Town officials said Naturita didn’t come close to seeing $100,000 in tax revenue from marijuana sales last year.
They also said during their February meeting that it’s important for voters to understand that Norwood would not raise all sales taxes. Rather, the town would draw revenue from marijuana products specifically — if they are indeed permitted for sale. That means only people purchasing marijuana would be taxed in the future.
There is no option on the ballot to vote in commercial grow operations. At this time, no commercial marijuana cultivation will be permitted in the Town of Norwood, though there are two grow facilities that exist in the county’s jurisdiction outside of Norwood’s town limits.
WHAT THE TOWN DOESN’T WANT
In the last year, Norwood officials have been ironing out their definition of a “formula business,” mostly due to heated discussions that ensued after Dollar General inquired about a Main Street property in Norwood.
Parrino believes that Norwood’s Planning & Zoning Board’s progress on the formula business discussion has helped shape how Norwood’s future marijuana shops will exist, if any or all the questions pass.
“That’s the other aspect of finishing up the whole formula business and land use code,” he said. “We are very strong on any company that comes to town needs to follow that land use code as well.”
Parrino referenced Rocky Mountain Cannabis arriving in Naturita once the West End gave the green light to pot shops.
“The people have said, ‘We are all for this, but we don’t want a big box one coming in,’ and the underlying tone is we want to keep it local,” he said. “We want to make sure we have the rules in place, so we don’t get (a larger, chain-type store) in Norwood.”
Because of the new land use code amendments, which the mayor said are now “done” and “there,” any company thinking of establishing a store in Norwood would have to follow the standard two-step process for approval.
At this point, Norwood will allow for no more than two marijuana stores, same as the West End.
PUBLIC COMMENTS WELCOME
Town clerk Gretchen Wells said it’s important for the people of Norwood to understand that they can still comment on the marijuana issue appearing on the April ballot. She said the town will accept written comments until 4:30 p.m., Feb. 21.
This, she said, was in accordance with C.R.S 1-7-901, standard election law.
“All comments filed in writing will be received and kept on file with the designated election official,” she said. “However, only those comments filed by an eligible elector of the Town of Norwood will be summarized in the ballot issue notice that is mailed to all residents. The election official will retain all comments and treat them as election records.”
Sara Owens, of Norwood, said that she would vote in favor of Norwood permitting marijuana-related businesses, although she said (prior to being interviewed by The Watch) she was not exactly sure what the ballot questions were, or how they’d be worded. Owens is an employee of one of the West End’s new marijuana stores, so she’s familiar with the state’s laws, as well as local regulations that Western Slope communities have put in place.
“I would be in support of a pot shop in Norwood, and I do work for The Green Room in Naturita” she said.

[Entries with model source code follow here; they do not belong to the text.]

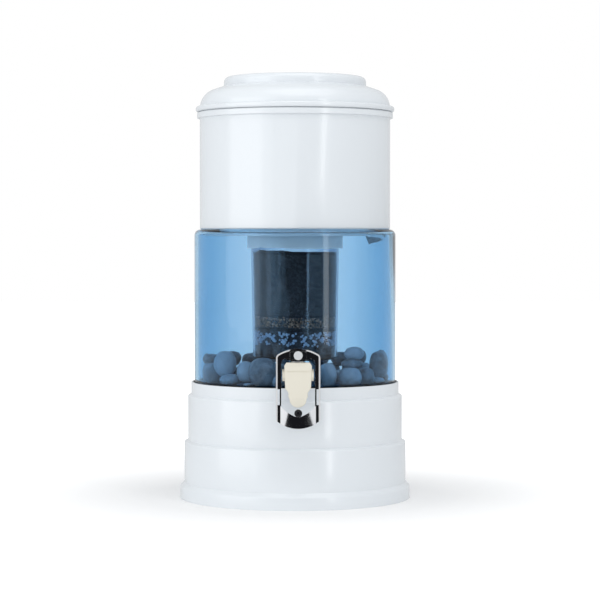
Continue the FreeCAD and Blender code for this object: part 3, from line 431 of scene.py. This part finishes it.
def moulded_skin_group():
    """Faint flow marks and a fine skin, as on injection-moulded plastic."""
    group, entry, leave = new_group(
        "moulded_skin",
        [("Tone", "NodeSocketColor", (0.8, 0.8, 0.8, 1)),
         ("Shade", "NodeSocketColor", (0.7, 0.7, 0.7, 1)),
         ("Gloss Low", "NodeSocketFloat", 0.2),
         ("Gloss High", "NodeSocketFloat", 0.3)],
        [("Color", "NodeSocketColor"), ("Roughness", "NodeSocketFloat"), ("Height", "NodeSocketFloat")])
    links = group.links
    flow = noise(group, FLOW_SCALE, detail=3.0)
    skin = noise(group, SKIN_SCALE)
    mix = colour_mix(group)
    gloss = map_range(group)
    links.new(flow.outputs["Fac"], mix.inputs["Factor"])
    links.new(entry.outputs["Tone"], mix.inputs["A"])
    links.new(entry.outputs["Shade"], mix.inputs["B"])
    links.new(flow.outputs["Fac"], gloss.inputs["Value"])
    links.new(entry.outputs["Gloss Low"], gloss.inputs["To Min"])
    links.new(entry.outputs["Gloss High"], gloss.inputs["To Max"])
    links.new(mix.outputs["Result"], leave.inputs["Color"])
    links.new(gloss.outputs["Result"], leave.inputs["Roughness"])
    links.new(skin.outputs["Fac"], leave.inputs["Height"])
    return group


def granules_group():
    """Grains of a loose bed: each cell has its own tone and a rounded height."""
    group, entry, leave = new_group(
        "granules",
        [("Dark", "NodeSocketColor", (0.01, 0.01, 0.01, 1)),
         ("Light", "NodeSocketColor", (0.1, 0.1, 0.1, 1)),
         ("Scale", "NodeSocketFloat", 600.0)],
        [("Color", "NodeSocketColor"), ("Height", "NodeSocketFloat")])
    nodes, links = group.nodes, group.links
    place = nodes.new("ShaderNodeTexCoord")
    cells = nodes.new("ShaderNodeTexVoronoi")
    set_inputs(cells, Randomness=1.0)
    tone = nodes.new("ShaderNodeSeparateColor")
    shade = math_node(group, "POWER")
    shade.inputs[1].default_value = GRAIN_CONTRAST
    mix = colour_mix(group)
    dome = math_node(group, "SUBTRACT")
    dome.inputs[0].default_value = 1.0
    links.new(place.outputs["Object"], cells.inputs["Vector"])
    links.new(entry.outputs["Scale"], cells.inputs["Scale"])
    links.new(cells.outputs["Color"], tone.inputs["Color"])
    links.new(tone.outputs["Red"], shade.inputs[0])
    links.new(shade.outputs["Value"], mix.inputs["Factor"])
    links.new(entry.outputs["Dark"], mix.inputs["A"])
    links.new(entry.outputs["Light"], mix.inputs["B"])
    links.new(cells.outputs["Distance"], dome.inputs[1])
    links.new(mix.outputs["Result"], leave.inputs["Color"])
    links.new(dome.outputs["Value"], leave.inputs["Height"])
    return group


def group_node(material, group):
    """A shader group's node in a material."""
    node = material.node_tree.nodes.new("ShaderNodeGroup")
    node.node_tree = group
    return node


def new_material(name, **values):
    """A material and its main shader, with the shader's inputs by name."""
    material = bpy.data.materials.new(name)
    material.use_nodes = True
    shader = material.node_tree.nodes["Principled BSDF"]
    set_inputs(shader, **values)
    return material, shader


def add_bump(material, shader, height, strength, depth):
    """Lets a height raise small bumps."""
    bump = material.node_tree.nodes.new("ShaderNodeBump")
    set_inputs(bump, Strength=strength, Distance=depth)
    material.node_tree.links.new(height, bump.inputs["Height"])
    material.node_tree.links.new(bump.outputs["Normal"], shader.inputs["Normal"])


def shaded(colour, share):
    """A colour that is darker by a share, or lighter by one over 1."""
    return tuple(channel * share for channel in colour)


def moulded(name, colour, low, high, bump=0.05, **values):
    """A moulded plastic with the shared skin, its roughness from low to high."""
    material, shader = new_material(name, **values)
    skin = group_node(material, GROUPS["skin"])
    set_inputs(skin, Tone=colour, Shade=shaded(colour, FLOW_SHADE), Gloss_Low=low, Gloss_High=high)
    links = material.node_tree.links
    links.new(skin.outputs["Color"], shader.inputs["Base Color"])
    links.new(skin.outputs["Roughness"], shader.inputs["Roughness"])
    add_bump(material, shader, skin.outputs["Height"], bump, SKIN_DEPTH)
    return material


def granular(name, dark, light, scale, depth, **values):
    """A bed of loose grains."""
    material, shader = new_material(name, **values)
    grains = group_node(material, GROUPS["granules"])
    set_inputs(grains, Dark=dark, Light=light, Scale=scale)
    material.node_tree.links.new(grains.outputs["Color"], shader.inputs["Base Color"])
    add_bump(material, shader, grains.outputs["Height"], GRAIN_BUMP, depth)
    return material


def see_through(name, tint, deep, rough, ior):
    """Clear tinted stock, deeper where it is seen at a slant. Lamps shine through it."""
    material, shader = new_material(name, Roughness=rough, IOR=ior, Transmission_Weight=1.0)
    nodes, links = material.node_tree.nodes, material.node_tree.links
    slant = nodes.new("ShaderNodeLayerWeight")
    set_inputs(slant, Blend=0.5)
    spread = map_range(material.node_tree, From_Max=FULL_SLANT)
    tone = colour_mix(material.node_tree, A=tint, B=deep)
    links.new(slant.outputs["Facing"], spread.inputs["Value"])
    links.new(spread.outputs["Result"], tone.inputs["Factor"])
    links.new(tone.outputs["Result"], shader.inputs["Base Color"])
    path = nodes.new("ShaderNodeLightPath")
    clear = nodes.new("ShaderNodeBsdfTransparent")
    set_inputs(clear, Color=tuple(channel ** SHADOW_TINT for channel in tint))
    mix = nodes.new("ShaderNodeMixShader")
    leave = nodes["Material Output"]
    links.new(path.outputs["Is Shadow Ray"], mix.inputs["Fac"])
    links.new(shader.outputs["BSDF"], mix.inputs[1])
    links.new(clear.outputs["BSDF"], mix.inputs[2])
    links.new(mix.outputs["Shader"], leave.inputs["Surface"])
    return material


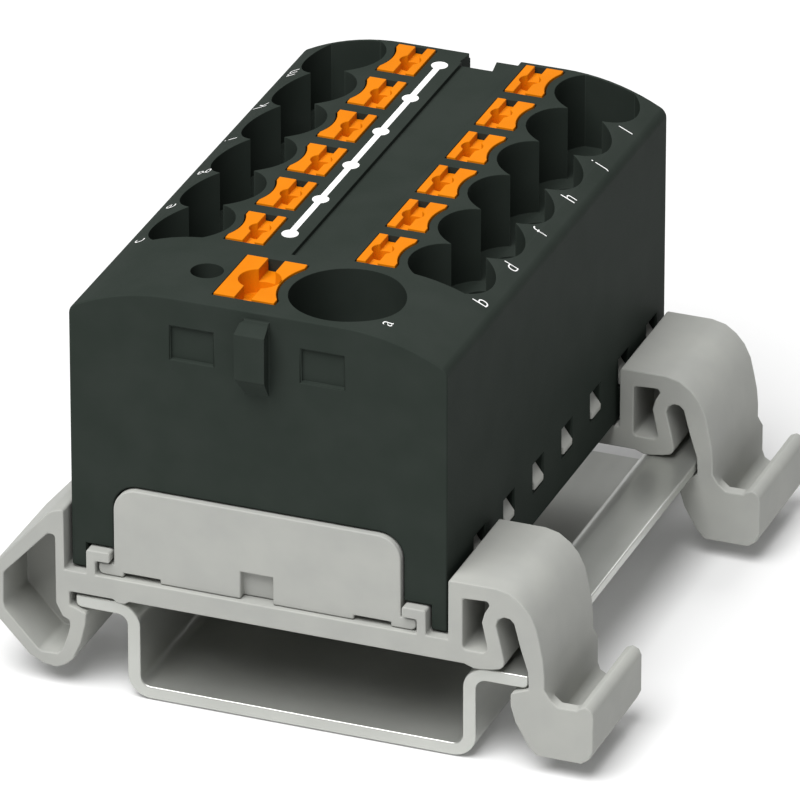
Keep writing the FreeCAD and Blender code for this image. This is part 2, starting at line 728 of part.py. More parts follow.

Owens said she believed that the benefits of Norwood joining surrounding communities to make the products available would include additional tax revenue for the town. She also said the future businesses would create more “local living-wage jobs” for people residing on Wright’s Mesa.
Owens said she views marijuana products as “alternative medicine,” something she’d like to see people have more access to in Norwood.
She currently drives 25 minutes each way for work, and Owens said she would definitely consider an option to work in the industry in Norwood.
“If the opportunity presented itself to work in town, I’d totally go for it,” she said.